A brief article on the Washington University in Saint Louis website discusses how left-handed pitchers and hitters have a distinct advantage in the game of baseball.
This is probably not surprising news to most readers of this site, but the math has been done, and despite roughly 90% of the adult population being right-handed, about 25% of professional baseball players are left-handed. Two and a half times the national average is no joke.
Statistics brought out in the article to support the thesis that baseball favors lefties include the fact that 59 of the 138 hitters enshrined at the baseball hall of fame are lefties. That’s nearly 43%.
When the eight switch-hitters are added to the tally, the percentage rises to 49.
The number of lefty pitchers in the hall of fame was 21% of the total, which isn’t nearly as impressive as the hitters, but still twice the left-handedness rate of the general population.
The reasons given for the disadvantages experienced by righties are many. From a right-handed hitter’s perspective, first of all, southpaw pitchers are few and far between, so the unfamiliarity of the pitching motion probably hurts the hitters in that situation. The advantage is probably greatest in little league and pre-university baseball.

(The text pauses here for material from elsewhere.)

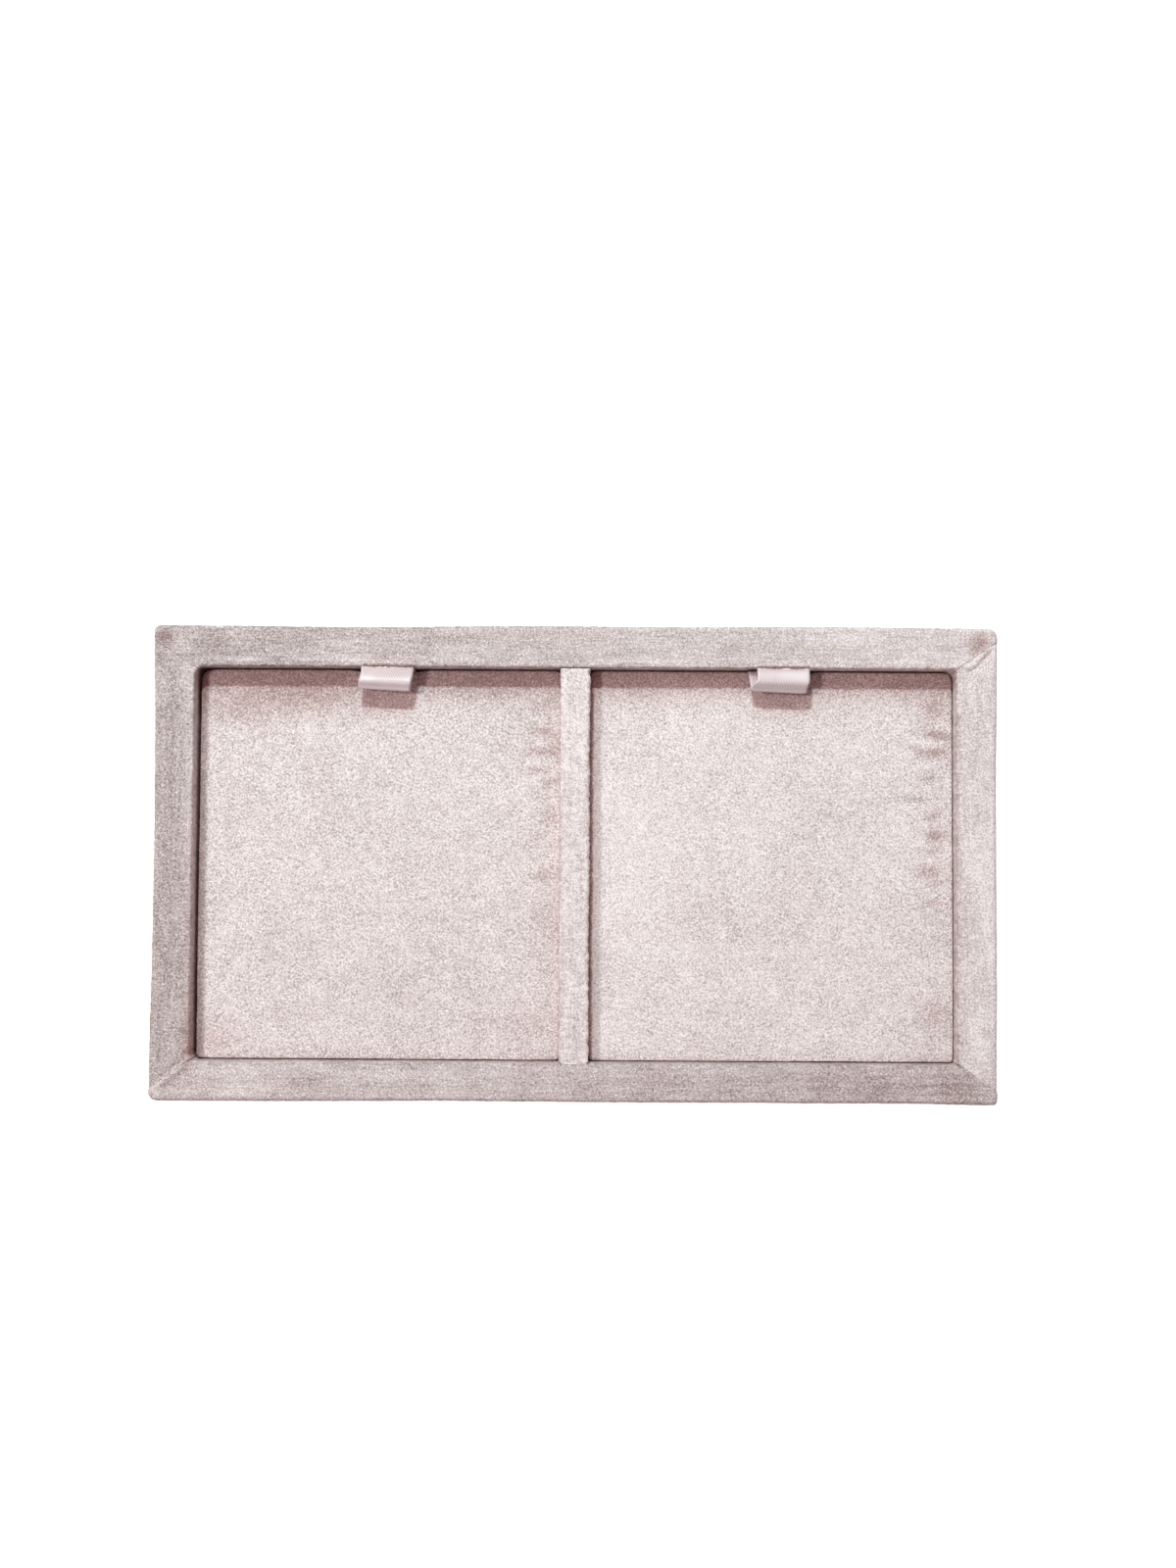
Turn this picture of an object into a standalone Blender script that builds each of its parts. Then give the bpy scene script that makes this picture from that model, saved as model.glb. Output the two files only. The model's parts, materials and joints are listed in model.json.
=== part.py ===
"""Velvet jewellery tray with two compartments, each with a pad that lifts out by a ribbon loop.

Metres, +Z up. The origin is the middle of the underside. +X runs along the tray's length, and +Y
points to the back, where the ribbon loops are.
"""

import math

import bmesh
import bpy

OBJECT_NAME = "compartment_tray"

# Tray outline
TRAY_LENGTH = 0.205
TRAY_DEPTH = 0.115
TRAY_HEIGHT = 0.020
OUTER_CORNER_RADIUS = 0.0020
OPENING_CORNER_RADIUS = 0.0010

# Velvet and the air that touching pieces keep
VELVET_THICKNESS = 0.0007
SEAT_GAP = 0.0003
SEAM_GAP = 0.0003

# Frame and partition
RAIL_WIDTH = 0.0096
DIVIDER_WIDTH = 0.0070
BASE_BOARD_THICKNESS = 0.0030
OUTER_EDGE_RADIUS = 0.0010
INNER_EDGE_RADIUS = 0.0014
BOARD_EDGE_RADIUS = 0.0004
TURNED_EDGE_WIDTH = 0.0060
SEAM_DROP = 0.0036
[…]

That said, the southpaw’s advantage is assumed to dissipate at higher levels due to the fact that right-handed batters have more experience against them and are able to see the ball slightly better against a lefty because the batter is not required to turn his head so much to see the pitcher’s release.
Right-handed hitters, at the professional level at least, hit better against left-handed pitchers than against the more predominant right-handed pitchers. Left-handed batters, due to being able to pick up the ball more easily, have a relative advantage when facing right-handed pitchers. Because 75% of pitchers at the pro level are right-handed, left-handed batters have a natural match-up advantage most of the time.
Left-handed batters also have a roughly 5.5 foot advantage in terms of their proximity to first base. Additionally, a lefty’s swing-generated momentum will carry them towards first base while a righty’s will pull them towards third. This means that lefties reach first base about a sixth of a second faster than right-handed batters. In other words, it’s easier for them to beat the throw to first base.
All of the numbers crunched in this study were for MLB, but it’s easy to see how they can be validated by a casual look at the success stories here in NPB.
As of games played July 12th, 2008 in the Central League, five of the top ten batters (statistical rankings) are left-handed hitters. The same is true for the Pacific League standings (Chiba’s Nishioka is a switch-hitter).
Furthermore, when looking at the Japanese players that have gone on to play professional baseball in North America, big names like Ichiro (lefty), Hideki Matsui (lefty), Kaz Matsui (switch hitter), Akinori Iwamura (lefty) and Kousuke Fukudome (lefty) all come to mind.
This is, of course, not to say that right-handed pitchers and hitters can not also be outstanding baseball players. Yomiuri’s Alex Ramirez, Yokohama’s Seiichi Uchikawa, Seibu’s Hiroyuki Nakajima and Rakuten’s Rick Short are all righties.
As for the Tokyo Yakult Swallows, several members of the first team that play regularly are left-handed hitters. Norichika Aoki, Aaron Guiel, Shinichi Takeuchi, Yuuichi and Kazuki Fukuchi (switch-hitter) all bat left-handed. Interestingly enough, they are also all outfielders.